→ Supplied material:
<<<<

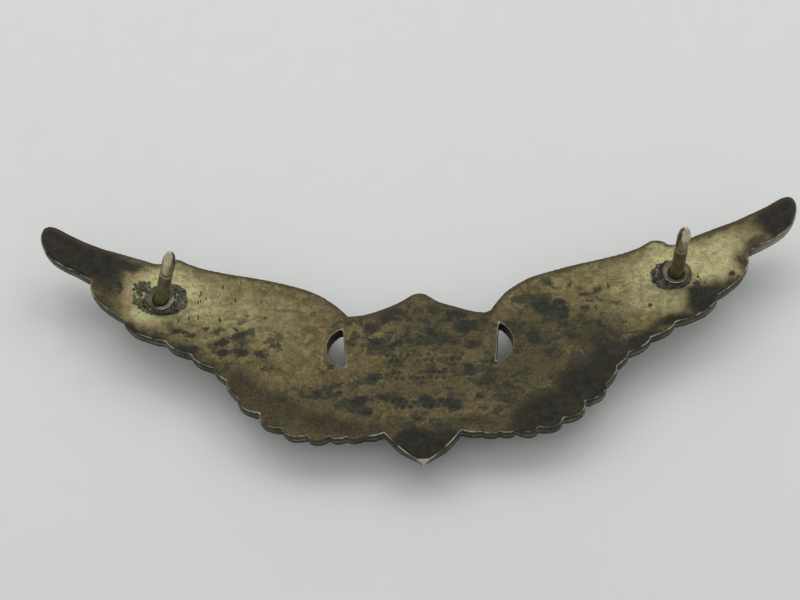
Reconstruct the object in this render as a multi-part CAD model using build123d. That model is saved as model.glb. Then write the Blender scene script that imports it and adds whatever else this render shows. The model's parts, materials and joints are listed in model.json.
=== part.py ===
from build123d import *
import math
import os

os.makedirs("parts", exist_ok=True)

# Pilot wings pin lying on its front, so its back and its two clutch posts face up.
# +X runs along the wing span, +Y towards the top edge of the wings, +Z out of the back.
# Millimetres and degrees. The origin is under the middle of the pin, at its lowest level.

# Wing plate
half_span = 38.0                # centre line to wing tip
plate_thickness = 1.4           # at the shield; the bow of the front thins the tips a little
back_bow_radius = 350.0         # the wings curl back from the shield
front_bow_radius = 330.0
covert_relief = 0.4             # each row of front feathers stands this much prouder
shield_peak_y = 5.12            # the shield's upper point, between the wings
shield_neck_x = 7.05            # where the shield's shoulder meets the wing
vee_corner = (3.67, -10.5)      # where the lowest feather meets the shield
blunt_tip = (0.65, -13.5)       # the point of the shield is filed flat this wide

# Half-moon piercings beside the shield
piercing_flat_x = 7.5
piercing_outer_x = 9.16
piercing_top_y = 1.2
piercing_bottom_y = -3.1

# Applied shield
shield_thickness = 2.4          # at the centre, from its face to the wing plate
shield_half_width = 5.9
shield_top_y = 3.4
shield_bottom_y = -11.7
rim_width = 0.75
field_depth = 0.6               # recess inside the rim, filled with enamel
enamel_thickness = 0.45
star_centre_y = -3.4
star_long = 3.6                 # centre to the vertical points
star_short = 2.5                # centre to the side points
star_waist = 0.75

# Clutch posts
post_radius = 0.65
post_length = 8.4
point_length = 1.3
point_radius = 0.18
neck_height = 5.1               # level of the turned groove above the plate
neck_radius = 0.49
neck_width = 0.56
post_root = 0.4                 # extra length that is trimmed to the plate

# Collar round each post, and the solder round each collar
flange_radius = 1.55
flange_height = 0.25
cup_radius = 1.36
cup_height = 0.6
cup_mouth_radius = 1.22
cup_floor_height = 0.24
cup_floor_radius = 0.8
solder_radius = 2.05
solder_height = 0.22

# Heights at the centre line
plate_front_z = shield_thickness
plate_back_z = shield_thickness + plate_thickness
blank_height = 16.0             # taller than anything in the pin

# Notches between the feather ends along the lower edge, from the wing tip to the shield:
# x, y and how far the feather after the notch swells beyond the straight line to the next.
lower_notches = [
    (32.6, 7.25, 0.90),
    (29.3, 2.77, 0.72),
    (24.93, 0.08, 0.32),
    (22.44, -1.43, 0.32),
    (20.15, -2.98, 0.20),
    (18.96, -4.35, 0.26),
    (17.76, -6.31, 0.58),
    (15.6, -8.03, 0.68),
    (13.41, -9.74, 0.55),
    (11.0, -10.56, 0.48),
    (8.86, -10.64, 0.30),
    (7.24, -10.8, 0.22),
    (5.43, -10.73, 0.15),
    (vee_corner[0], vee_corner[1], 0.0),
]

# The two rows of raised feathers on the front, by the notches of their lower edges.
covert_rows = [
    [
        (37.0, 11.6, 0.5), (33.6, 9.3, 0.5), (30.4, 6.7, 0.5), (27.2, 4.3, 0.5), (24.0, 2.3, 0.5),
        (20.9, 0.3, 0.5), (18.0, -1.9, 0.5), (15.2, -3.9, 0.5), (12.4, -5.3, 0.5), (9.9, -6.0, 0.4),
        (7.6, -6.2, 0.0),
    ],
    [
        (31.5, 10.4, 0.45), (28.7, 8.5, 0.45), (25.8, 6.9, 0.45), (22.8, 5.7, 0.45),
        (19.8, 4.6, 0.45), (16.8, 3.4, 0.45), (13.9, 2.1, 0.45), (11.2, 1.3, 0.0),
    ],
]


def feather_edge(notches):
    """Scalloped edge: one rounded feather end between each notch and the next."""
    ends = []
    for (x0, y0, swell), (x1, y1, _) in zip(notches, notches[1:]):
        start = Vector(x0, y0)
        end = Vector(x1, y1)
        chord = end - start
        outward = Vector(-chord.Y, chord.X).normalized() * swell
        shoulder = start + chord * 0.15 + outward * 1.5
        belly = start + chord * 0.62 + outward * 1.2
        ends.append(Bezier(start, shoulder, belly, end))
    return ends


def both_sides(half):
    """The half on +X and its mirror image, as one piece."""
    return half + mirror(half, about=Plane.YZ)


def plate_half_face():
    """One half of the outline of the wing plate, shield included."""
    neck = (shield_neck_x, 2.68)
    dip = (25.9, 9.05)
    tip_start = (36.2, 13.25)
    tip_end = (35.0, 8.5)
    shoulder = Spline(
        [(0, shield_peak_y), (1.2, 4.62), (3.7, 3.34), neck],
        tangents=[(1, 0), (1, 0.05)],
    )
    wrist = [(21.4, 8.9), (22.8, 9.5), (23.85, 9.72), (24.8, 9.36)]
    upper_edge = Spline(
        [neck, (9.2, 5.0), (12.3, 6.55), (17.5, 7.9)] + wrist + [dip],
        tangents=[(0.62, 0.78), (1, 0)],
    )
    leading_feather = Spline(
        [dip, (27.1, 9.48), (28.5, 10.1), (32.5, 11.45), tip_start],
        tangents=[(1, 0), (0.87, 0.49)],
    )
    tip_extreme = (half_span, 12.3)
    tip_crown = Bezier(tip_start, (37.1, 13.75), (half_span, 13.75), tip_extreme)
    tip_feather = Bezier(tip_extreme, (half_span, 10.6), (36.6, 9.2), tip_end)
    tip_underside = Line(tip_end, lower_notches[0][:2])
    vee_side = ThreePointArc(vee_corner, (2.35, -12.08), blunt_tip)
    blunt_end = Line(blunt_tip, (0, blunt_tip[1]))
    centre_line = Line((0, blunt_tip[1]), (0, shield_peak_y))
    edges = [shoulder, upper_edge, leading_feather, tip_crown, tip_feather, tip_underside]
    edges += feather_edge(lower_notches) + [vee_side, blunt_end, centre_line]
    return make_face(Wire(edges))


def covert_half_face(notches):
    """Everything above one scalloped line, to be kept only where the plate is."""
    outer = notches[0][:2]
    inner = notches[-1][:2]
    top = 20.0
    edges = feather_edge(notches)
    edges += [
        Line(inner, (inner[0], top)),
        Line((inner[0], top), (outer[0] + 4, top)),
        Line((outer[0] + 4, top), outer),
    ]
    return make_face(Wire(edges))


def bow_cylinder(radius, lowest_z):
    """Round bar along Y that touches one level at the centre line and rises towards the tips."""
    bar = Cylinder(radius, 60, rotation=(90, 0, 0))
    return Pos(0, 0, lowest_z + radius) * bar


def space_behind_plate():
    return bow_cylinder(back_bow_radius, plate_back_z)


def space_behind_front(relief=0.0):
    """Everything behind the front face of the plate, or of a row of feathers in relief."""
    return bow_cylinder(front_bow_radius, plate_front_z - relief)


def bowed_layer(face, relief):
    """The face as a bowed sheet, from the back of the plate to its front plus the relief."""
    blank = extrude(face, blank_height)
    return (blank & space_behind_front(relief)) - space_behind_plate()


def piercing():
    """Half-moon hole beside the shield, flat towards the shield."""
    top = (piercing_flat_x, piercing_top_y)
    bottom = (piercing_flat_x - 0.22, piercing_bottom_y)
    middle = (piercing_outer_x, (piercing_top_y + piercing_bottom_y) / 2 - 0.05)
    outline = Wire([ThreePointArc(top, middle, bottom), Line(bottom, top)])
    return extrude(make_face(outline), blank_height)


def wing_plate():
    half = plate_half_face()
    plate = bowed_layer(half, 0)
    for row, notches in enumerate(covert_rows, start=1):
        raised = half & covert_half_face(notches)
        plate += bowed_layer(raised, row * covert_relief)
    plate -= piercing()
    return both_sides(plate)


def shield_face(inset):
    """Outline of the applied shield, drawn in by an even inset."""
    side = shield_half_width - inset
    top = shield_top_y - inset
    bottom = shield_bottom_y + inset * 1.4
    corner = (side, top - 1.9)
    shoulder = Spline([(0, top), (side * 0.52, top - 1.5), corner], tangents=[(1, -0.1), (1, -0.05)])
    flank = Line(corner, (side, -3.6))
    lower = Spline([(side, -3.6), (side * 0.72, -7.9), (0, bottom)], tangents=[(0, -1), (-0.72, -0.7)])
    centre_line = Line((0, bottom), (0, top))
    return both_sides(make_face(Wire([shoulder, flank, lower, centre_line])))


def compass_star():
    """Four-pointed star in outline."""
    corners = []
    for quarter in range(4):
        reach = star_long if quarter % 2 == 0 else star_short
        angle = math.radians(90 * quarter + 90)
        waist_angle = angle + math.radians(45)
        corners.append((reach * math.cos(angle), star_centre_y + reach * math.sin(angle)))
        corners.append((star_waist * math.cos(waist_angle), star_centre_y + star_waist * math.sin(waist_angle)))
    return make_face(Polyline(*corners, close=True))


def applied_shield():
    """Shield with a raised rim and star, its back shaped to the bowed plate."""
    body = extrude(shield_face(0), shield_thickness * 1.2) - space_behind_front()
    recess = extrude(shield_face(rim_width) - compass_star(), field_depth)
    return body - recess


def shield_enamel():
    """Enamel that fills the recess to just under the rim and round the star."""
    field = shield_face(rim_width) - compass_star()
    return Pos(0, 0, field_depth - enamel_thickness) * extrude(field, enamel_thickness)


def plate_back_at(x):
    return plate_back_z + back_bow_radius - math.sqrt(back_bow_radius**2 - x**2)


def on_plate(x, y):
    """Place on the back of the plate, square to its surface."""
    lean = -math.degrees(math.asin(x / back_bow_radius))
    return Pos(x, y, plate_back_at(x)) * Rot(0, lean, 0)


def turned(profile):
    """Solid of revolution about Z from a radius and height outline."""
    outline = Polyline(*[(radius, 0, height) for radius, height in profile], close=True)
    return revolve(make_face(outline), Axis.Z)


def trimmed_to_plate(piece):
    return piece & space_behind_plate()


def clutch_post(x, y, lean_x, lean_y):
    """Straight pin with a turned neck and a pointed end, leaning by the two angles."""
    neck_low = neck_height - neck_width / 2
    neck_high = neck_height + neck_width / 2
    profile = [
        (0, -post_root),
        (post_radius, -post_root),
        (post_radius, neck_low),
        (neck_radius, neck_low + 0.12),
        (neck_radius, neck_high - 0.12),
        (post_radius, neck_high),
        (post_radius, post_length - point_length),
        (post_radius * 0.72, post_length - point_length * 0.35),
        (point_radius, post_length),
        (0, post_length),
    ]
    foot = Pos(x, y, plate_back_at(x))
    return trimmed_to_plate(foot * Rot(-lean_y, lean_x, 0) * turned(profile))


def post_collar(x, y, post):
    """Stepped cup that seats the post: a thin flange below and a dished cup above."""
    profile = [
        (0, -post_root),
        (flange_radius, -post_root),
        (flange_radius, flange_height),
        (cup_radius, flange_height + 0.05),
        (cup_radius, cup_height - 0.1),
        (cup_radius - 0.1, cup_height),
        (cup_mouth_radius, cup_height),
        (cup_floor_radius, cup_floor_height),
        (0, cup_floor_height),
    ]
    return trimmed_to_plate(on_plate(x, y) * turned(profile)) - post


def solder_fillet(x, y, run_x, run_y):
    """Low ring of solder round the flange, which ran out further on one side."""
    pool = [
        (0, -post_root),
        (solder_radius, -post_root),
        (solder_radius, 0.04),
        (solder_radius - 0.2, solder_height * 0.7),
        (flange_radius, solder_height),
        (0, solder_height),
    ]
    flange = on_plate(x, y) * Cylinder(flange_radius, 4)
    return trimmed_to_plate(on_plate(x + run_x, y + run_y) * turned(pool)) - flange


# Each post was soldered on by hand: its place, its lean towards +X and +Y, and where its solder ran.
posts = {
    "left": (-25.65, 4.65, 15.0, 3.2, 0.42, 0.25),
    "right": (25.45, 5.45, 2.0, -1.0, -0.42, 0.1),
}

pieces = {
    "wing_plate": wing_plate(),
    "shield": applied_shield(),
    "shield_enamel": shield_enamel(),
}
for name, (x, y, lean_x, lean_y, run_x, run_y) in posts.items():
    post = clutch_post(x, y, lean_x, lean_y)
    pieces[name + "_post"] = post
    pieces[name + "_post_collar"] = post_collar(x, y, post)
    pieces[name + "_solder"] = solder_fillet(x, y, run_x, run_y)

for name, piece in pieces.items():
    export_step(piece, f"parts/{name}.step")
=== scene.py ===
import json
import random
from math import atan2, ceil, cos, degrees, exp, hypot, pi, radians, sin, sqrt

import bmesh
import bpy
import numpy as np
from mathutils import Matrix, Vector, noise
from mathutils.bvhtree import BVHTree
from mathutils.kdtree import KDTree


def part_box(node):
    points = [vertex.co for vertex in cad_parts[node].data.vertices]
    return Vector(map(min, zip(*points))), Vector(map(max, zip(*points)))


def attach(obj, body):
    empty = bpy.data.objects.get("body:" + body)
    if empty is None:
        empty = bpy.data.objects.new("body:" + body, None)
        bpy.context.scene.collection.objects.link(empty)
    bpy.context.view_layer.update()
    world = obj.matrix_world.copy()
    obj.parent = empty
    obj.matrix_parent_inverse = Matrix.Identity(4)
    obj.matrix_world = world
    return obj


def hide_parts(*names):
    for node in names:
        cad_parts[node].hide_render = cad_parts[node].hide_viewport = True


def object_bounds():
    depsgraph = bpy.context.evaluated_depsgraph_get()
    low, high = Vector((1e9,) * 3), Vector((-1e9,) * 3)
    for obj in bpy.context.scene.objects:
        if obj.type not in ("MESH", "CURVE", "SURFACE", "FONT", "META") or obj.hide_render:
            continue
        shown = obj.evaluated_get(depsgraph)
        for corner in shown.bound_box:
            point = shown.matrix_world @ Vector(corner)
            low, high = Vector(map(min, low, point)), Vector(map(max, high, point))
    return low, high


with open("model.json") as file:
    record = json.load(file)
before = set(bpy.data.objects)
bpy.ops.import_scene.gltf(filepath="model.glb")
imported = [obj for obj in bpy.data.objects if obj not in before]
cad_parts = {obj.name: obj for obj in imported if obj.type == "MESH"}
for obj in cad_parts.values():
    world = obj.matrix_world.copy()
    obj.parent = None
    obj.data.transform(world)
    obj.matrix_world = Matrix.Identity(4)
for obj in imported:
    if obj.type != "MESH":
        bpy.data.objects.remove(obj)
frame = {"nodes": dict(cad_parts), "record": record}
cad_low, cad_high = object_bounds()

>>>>
<<<<

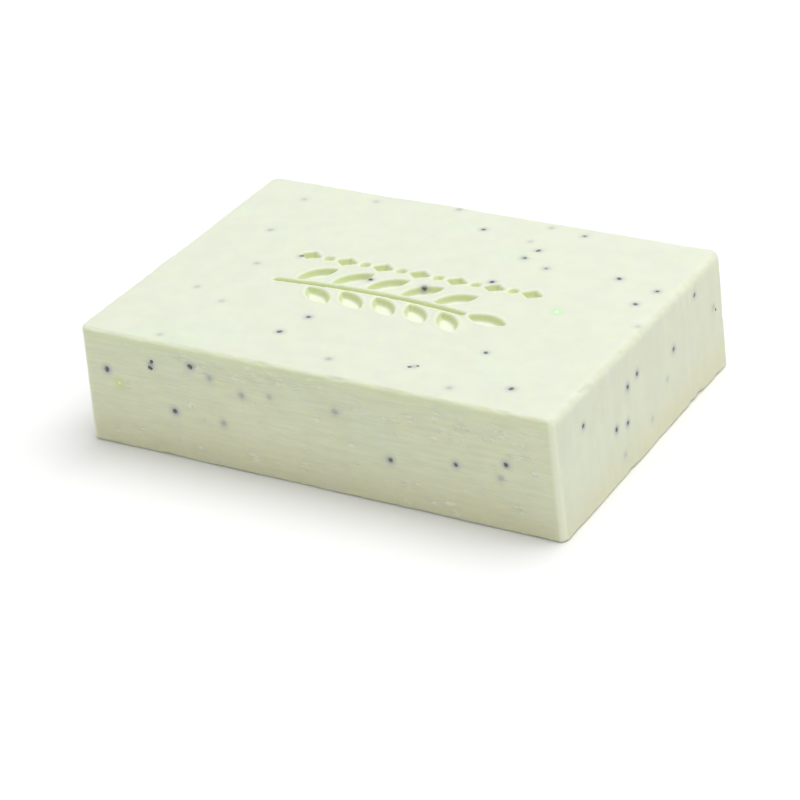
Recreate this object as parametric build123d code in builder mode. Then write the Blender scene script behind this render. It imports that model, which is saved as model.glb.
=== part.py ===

>>>>

→ Task statement:
From the records above, copy out the line with "for name, (x, y, lean_x, lean_y, run_x, run_y)", the line with "for node in", and every line between them, word for word.

→ Solution to this exercise:
for name, (x, y, lean_x, lean_y, run_x, run_y) in posts.items():
    post = clutch_post(x, y, lean_x, lean_y)
    pieces[name + "_post"] = post
    pieces[name + "_post_collar"] = post_collar(x, y, post)
    pieces[name + "_solder"] = solder_fillet(x, y, run_x, run_y)

for name, piece in pieces.items():
    export_step(piece, f"parts/{name}.step")
=== scene.py ===
import json
import random
from math import atan2, ceil, cos, degrees, exp, hypot, pi, radians, sin, sqrt

import bmesh
import bpy
import numpy as np
from mathutils import Matrix, Vector, noise
from mathutils.bvhtree import BVHTree
from mathutils.kdtree import KDTree


def part_box(node):
    points = [vertex.co for vertex in cad_parts[node].data.vertices]
    return Vector(map(min, zip(*points))), Vector(map(max, zip(*points)))


def attach(obj, body):
    empty = bpy.data.objects.get("body:" + body)
    if empty is None:
        empty = bpy.data.objects.new("body:" + body, None)
        bpy.context.scene.collection.objects.link(empty)
    bpy.context.view_layer.update()
    world = obj.matrix_world.copy()
    obj.parent = empty
    obj.matrix_parent_inverse = Matrix.Identity(4)
    obj.matrix_world = world
    return obj


def hide_parts(*names):
    for node in names:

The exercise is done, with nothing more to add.